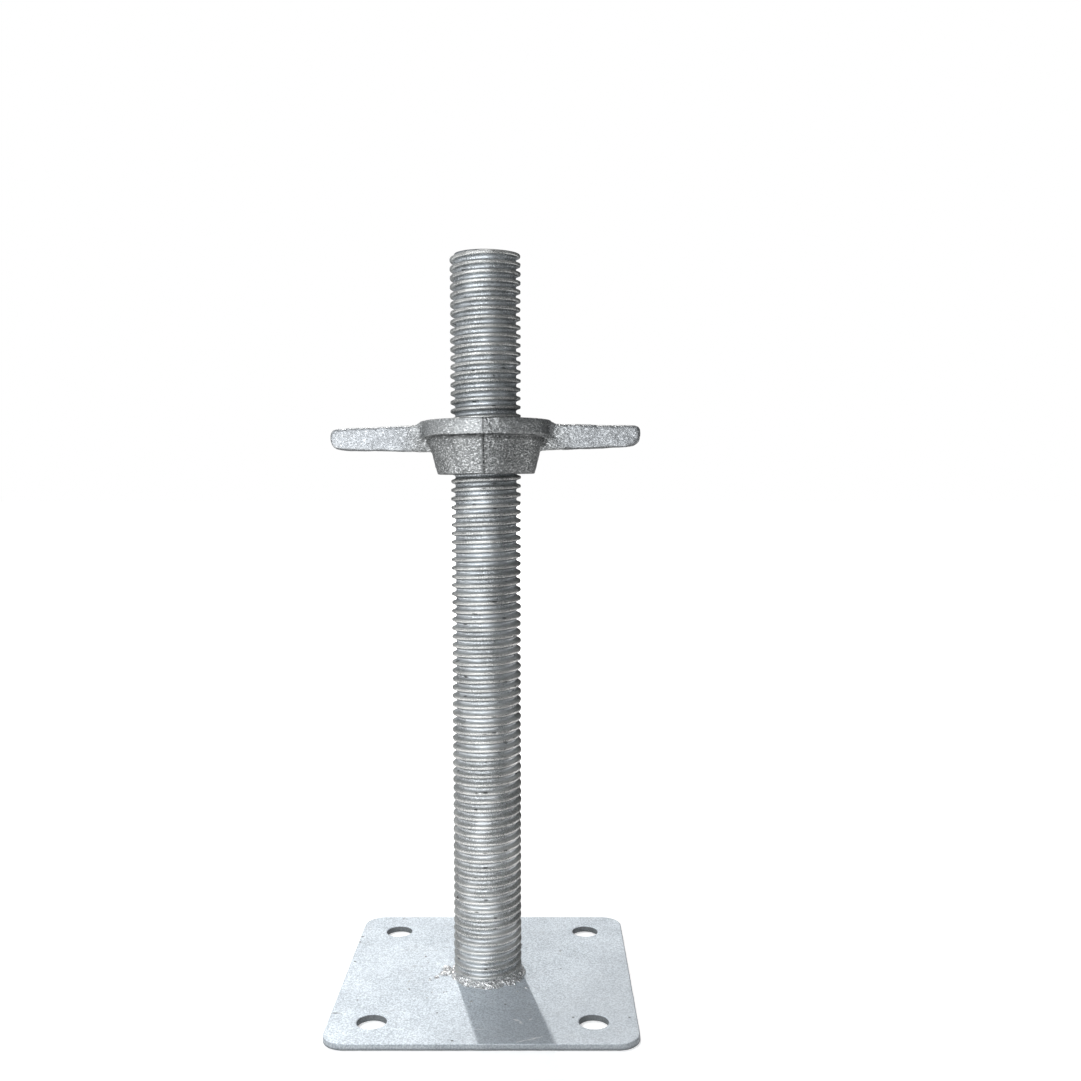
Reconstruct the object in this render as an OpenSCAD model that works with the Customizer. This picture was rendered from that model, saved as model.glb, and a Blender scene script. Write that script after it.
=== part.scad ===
// Scaffold base jack. A threaded tube stands welded on a square base plate, and a cast wing nut
// runs on its thread and carries the scaffold tube that is set over it. Millimetres, +Z up along
// the tube. The origin is the middle of the plate's underside, and the handles lie along X.

/* [Base plate] */
// Side of the square plate
plate_side = 160; // [120:5:220]
// Thickness of the plate
plate_thickness = 3.5; // [3:0.5:10]
// Radius of the plate's rounded corners
plate_corner_radius = 12; // [4:1:20]
// Diameter of the four fixing holes
hole_diameter = 15; // [10:1:20]
// Distance from the plate's edges to the centre of each hole
hole_inset = 23; // [18:1:30]

/* [Threaded tube] */
// Height of the whole jack, from the plate's underside to the top of the tube
jack_height = 400; // [300:10:600]
// Diameter over the crests of the thread
thread_diameter = 38; // [34:0.5:42]
// Depth of the thread, from crest to root
thread_depth = 2.7; // [2:0.1:3]
// Distance from one crest to the next
thread_pitch = 4.7; // [4:0.1:6]
// Width of the flat on a crest
thread_crest_width = 0.9; // [0.6:0.1:1.2]
// Width of the floor of the groove between two crests
thread_root_width = 1.4; // [1:0.1:1.8]
// Wall of the tube, measured at a crest
tube_wall = 5; // [4:0.5:8]

/* [Foot weld] */
// How far the bead stands out from the tube
weld_leg = 4.5; // [3:0.5:7]
// How far the bead climbs up the tube
weld_height = 5; // [3:0.5:8]

/* [Wing nut] */
// Length of bare thread above the nut
thread_above_nut = 87.6; // [10:0.2:180]
// Height of the nut, from the underside of its hub to the top of its flange
nut_height = 29; // [24:0.5:40]
// Gap between the thread's crests and the bore of the nut
nut_clearance = 0.3; // [0.2:0.05:0.6]
// Width of the flange, measured along the handles
flange_width = 68; // [62:1:84]
// Thickness of the flange
flange_thickness = 8.7; // [6:0.1:12]
// Radius of the flange's upper edge
flange_edge_radius = 3; // [1:0.5:4]
// How far the flange stands out over the hub
flange_overhang = 3.6; // [2:0.2:5]
// How much the hub narrows on each side down to its underside
hub_taper = 4.2; // [1:0.2:5]
// How far the axes of the hub's two rounded halves stand from its middle
hub_ridge_offset = 4; // [2:0.5:6]
// Width of the chamfer at both mouths of the bore
bore_chamfer = 1.2; // [0.5:0.1:2]

/* [Handles] */
// Length over both handles, from tip to tip
handle_span = 168; // [130:2:220]
// Thickness of a handle, from front to back
handle_thickness = 10; // [8:0.5:12]
// Height of a handle beside the hub
handle_root_height = 14.8; // [13:0.2:18]
// Height of a handle at its tip
handle_tip_height = 11.4; // [10:0.2:13]
// How far the lower corner of a tip stands back from the upper one
handle_tip_setback = 1.2; // [0:0.1:3]
// Height of the handles' centre line above the underside of the hub
handle_level = 19.6; // [16:0.2:21]

/* [Hidden] */

cut = 1;
arc_steps = 5;
arc_step = 90 / arc_steps;

thread_radius = thread_diameter / 2;
root_radius = thread_radius - thread_depth;
bore_radius = thread_radius - tube_wall;
flank_width = (thread_pitch - thread_crest_width - thread_root_width) / 2;
weld_top = plate_thickness + weld_height;
groove_count = floor((jack_height - thread_crest_width - weld_top) / thread_pitch);
thread_bottom = jack_height - thread_crest_width / 2 - groove_count * thread_pitch;

nut_bottom = jack_height - thread_above_nut - nut_height;
nut_bore_radius = thread_radius + nut_clearance;
flange_radius = flange_width / 2 + hub_ridge_offset;
hub_radius = flange_radius - flange_overhang;
hub_bottom_radius = hub_radius - hub_taper;
flange_bottom = nut_height - flange_thickness;

galvanized = [0.74, 0.76, 0.78];
rolled_zinc = [0.62, 0.64, 0.65];
weld_zinc = [0.66, 0.67, 0.68];
cast_zinc = [0.68, 0.69, 0.69];

// One flat plate with round corners and a fixing hole near each of them.
module base_plate() {
    corner = plate_side / 2 - plate_corner_radius;
    hole = plate_side / 2 - hole_inset;
    color(galvanized)
    difference() {
        linear_extrude(plate_thickness) {
            square([plate_side, 2 * corner], center = true);
            square([2 * corner, plate_side], center = true);
            for (x = [-corner, corner], y = [-corner, corner])
                translate([x, y])
                    circle(r = plate_corner_radius, $fn = 64);
        }
        for (x = [-hole, hole], y = [-hole, hole])
            translate([x, y, -cut])
                cylinder(d = hole_diameter, h = plate_thickness + 2 * cut, $fn = 64);
    }
}

// The outline of one groove of the thread, from the crest below it to the crest above it.
function groove(z) = [
    [thread_radius, z + thread_crest_width / 2],
    [root_radius, z + thread_crest_width / 2 + flank_width],
    [root_radius, z + thread_crest_width / 2 + flank_width + thread_root_width],
    [thread_radius, z + thread_pitch - thread_crest_width / 2]
];

// The tube, with a groove for each turn of its thread. The weld fills the thread at the foot.
module threaded_tube() {
    grooves = [
        for (turn = [0 : groove_count - 1])
            each groove(thread_bottom + turn * thread_pitch)
    ];
    foot = [[bore_radius, plate_thickness], [thread_radius, plate_thickness]];
    top = [[thread_radius, jack_height], [bore_radius, jack_height]];
    color(rolled_zinc)
    rotate_extrude($fn = 96)
        polygon(concat(foot, grooves, top));
}

// The fillet weld between the tube and the plate, with a bulging face.
module foot_weld() {
    face = [
        for (step = [0 : arc_steps])
            [thread_radius + weld_leg * cos(step * arc_step),
             plate_thickness + weld_height * sin(step * arc_step)]
    ];
    color(weld_zinc)
    rotate_extrude($fn = 96)
        polygon(concat([[thread_radius, plate_thickness]], face));
}

// A round body with the section of the whole nut: tapered hub, hollow fillet, flange.
module hub_turning() {
    fillet = [
        for (step = [0 : arc_steps])
            [flange_radius - flange_overhang * cos(step * arc_step),
             flange_bottom - flange_overhang * (1 - sin(step * arc_step))]
    ];
    edge = [
        for (step = [0 : arc_steps])
            [flange_radius - flange_edge_radius * (1 - cos(step * arc_step)),
             nut_height - flange_edge_radius * (1 - sin(step * arc_step))]
    ];
    rotate_extrude($fn = 96)
        polygon(concat([[0, 0], [hub_bottom_radius, 0]], fillet, edge, [[0, nut_height]]));
}

// One handle, along +X: a bar with rounded edges that gets lower towards its tip.
module handle() {
    radius = handle_thickness / 2;
    tip = handle_span / 2 - radius;
    root = nut_bore_radius + radius + cut;
    tip_rise = handle_tip_height / 2 - radius;
    root_rise = handle_root_height / 2 - radius;
    translate([0, 0, handle_level])
    hull() {
        translate([tip, 0, tip_rise])
            sphere(r = radius, $fn = 32);
        translate([tip - handle_tip_setback, 0, -tip_rise])
            sphere(r = radius, $fn = 32);
        translate([root, 0, root_rise])
            sphere(r = radius, $fn = 32);
        translate([root, 0, -root_rise])
            sphere(r = radius, $fn = 32);
    }
}

// The casting. Its hub is two rounded halves that meet in a ridge at the front and the back.
module wing_nut() {
    color(cast_zinc)
    translate([0, 0, nut_bottom])
    difference() {
        union() {
            intersection() {
                translate([hub_ridge_offset, 0, 0])
                    hub_turning();
                translate([-hub_ridge_offset, 0, 0])
                    hub_turning();
            }
            handle();
            mirror([1, 0, 0])
                handle();
        }
        translate([0, 0, -cut])
            cylinder(r = nut_bore_radius, h = nut_height + 2 * cut, $fn = 96);
        translate([0, 0, -cut])
            cylinder(r1 = nut_bore_radius + bore_chamfer + cut, r2 = nut_bore_radius,
                     h = bore_chamfer + cut, $fn = 96);
        translate([0, 0, nut_height - bore_chamfer])
            cylinder(r1 = nut_bore_radius, r2 = nut_bore_radius + bore_chamfer + cut,
                     h = bore_chamfer + cut, $fn = 96);
    }
}

base_plate();
threaded_tube();
foot_weld();
wing_nut();
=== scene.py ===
import math

import bmesh
import bpy
from mathutils import Matrix, Vector, noise


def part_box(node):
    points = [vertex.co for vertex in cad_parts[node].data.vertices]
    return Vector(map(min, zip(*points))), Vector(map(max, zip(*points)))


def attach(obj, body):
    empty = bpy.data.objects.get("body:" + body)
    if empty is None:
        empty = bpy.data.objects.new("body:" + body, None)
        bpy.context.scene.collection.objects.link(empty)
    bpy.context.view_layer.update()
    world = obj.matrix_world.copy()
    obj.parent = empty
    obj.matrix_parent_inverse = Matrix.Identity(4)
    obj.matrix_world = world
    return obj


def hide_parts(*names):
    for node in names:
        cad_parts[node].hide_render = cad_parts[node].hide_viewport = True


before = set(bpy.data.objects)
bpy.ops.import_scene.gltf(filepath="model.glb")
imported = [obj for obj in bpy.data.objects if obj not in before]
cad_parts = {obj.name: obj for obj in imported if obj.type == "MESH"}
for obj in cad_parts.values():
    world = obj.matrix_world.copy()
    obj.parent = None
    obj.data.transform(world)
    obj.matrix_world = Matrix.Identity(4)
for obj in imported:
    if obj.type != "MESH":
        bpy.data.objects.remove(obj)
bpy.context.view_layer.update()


# ---- Base plate ------------------------------------------------------------
# A square of steel sheet, sheared to size with its corners nibbled round, and punched with four
# fixing holes whose upper edges the punch has drawn in. It is hot-dip galvanised after welding,
# so it has the pale bluish, finely speckled skin of new zinc, with a few scuffs from handling.
PLATE_CORNER = 0.012
PLATE_CORNER_STEPS = 16
PLATE_HOLE = 0.0075
PLATE_HOLE_STEPS = 72
PLATE_HOLE_PLACE = 0.057
PLATE_EDGE_STEP = 0.0012
PLATE_EDGE_WOBBLE = 0.00022
PLATE_WOBBLE_SCALE = 170.0
# Below the first height the plate's walls carry a painted contact shadow; the sheared and punched walls
# are darker, partly dull cut zinc and partly painted shade.
PLATE_CONTACT_SHADOW_BAND = 0.0006
PLATE_UPPER_EDGE = 0.0004
PLATE_SHEARED_DULL_AND_SHADE = 0.55
PLATE_PUNCHED_DULL_AND_SHADE = 1.0
PLATE_DARK = (0.42, 0.465, 0.51, 1)
PLATE_LIGHT = (0.83, 0.895, 0.95, 1)
PLATE_PAINTED_SHADE = (0.40, 0.43, 0.46, 1)
PLATE_SCUFF = (0.34, 0.36, 0.38, 1)
PLATE_RUBBED = (0.88, 0.90, 0.92, 1)
PLATE_DROSS = (0.20, 0.21, 0.22, 1)
PLATE_WALL_DULL_AND_SHADE = (0.13, 0.138, 0.14, 1)
PLATE_BRIGHT_SCRATCH = (0.92, 0.93, 0.94, 1)
PLATE_DARK_SCRATCH = (0.13, 0.13, 0.13, 1)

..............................

[Directive] Transcribe word for word the lines from the one holding "translate([0, 0, nut_height" through the one holding "bpy.context.scene.collection.objects.link(empty)". Include both, and add nothing.

[Written response]
        translate([0, 0, nut_height - bore_chamfer])
            cylinder(r1 = nut_bore_radius, r2 = nut_bore_radius + bore_chamfer + cut,
                     h = bore_chamfer + cut, $fn = 96);
    }
}

base_plate();
threaded_tube();
foot_weld();
wing_nut();
=== scene.py ===
import math

import bmesh
import bpy
from mathutils import Matrix, Vector, noise


def part_box(node):
    points = [vertex.co for vertex in cad_parts[node].data.vertices]
    return Vector(map(min, zip(*points))), Vector(map(max, zip(*points)))


def attach(obj, body):
    empty = bpy.data.objects.get("body:" + body)
    if empty is None:
        empty = bpy.data.objects.new("body:" + body, None)
        bpy.context.scene.collection.objects.link(empty)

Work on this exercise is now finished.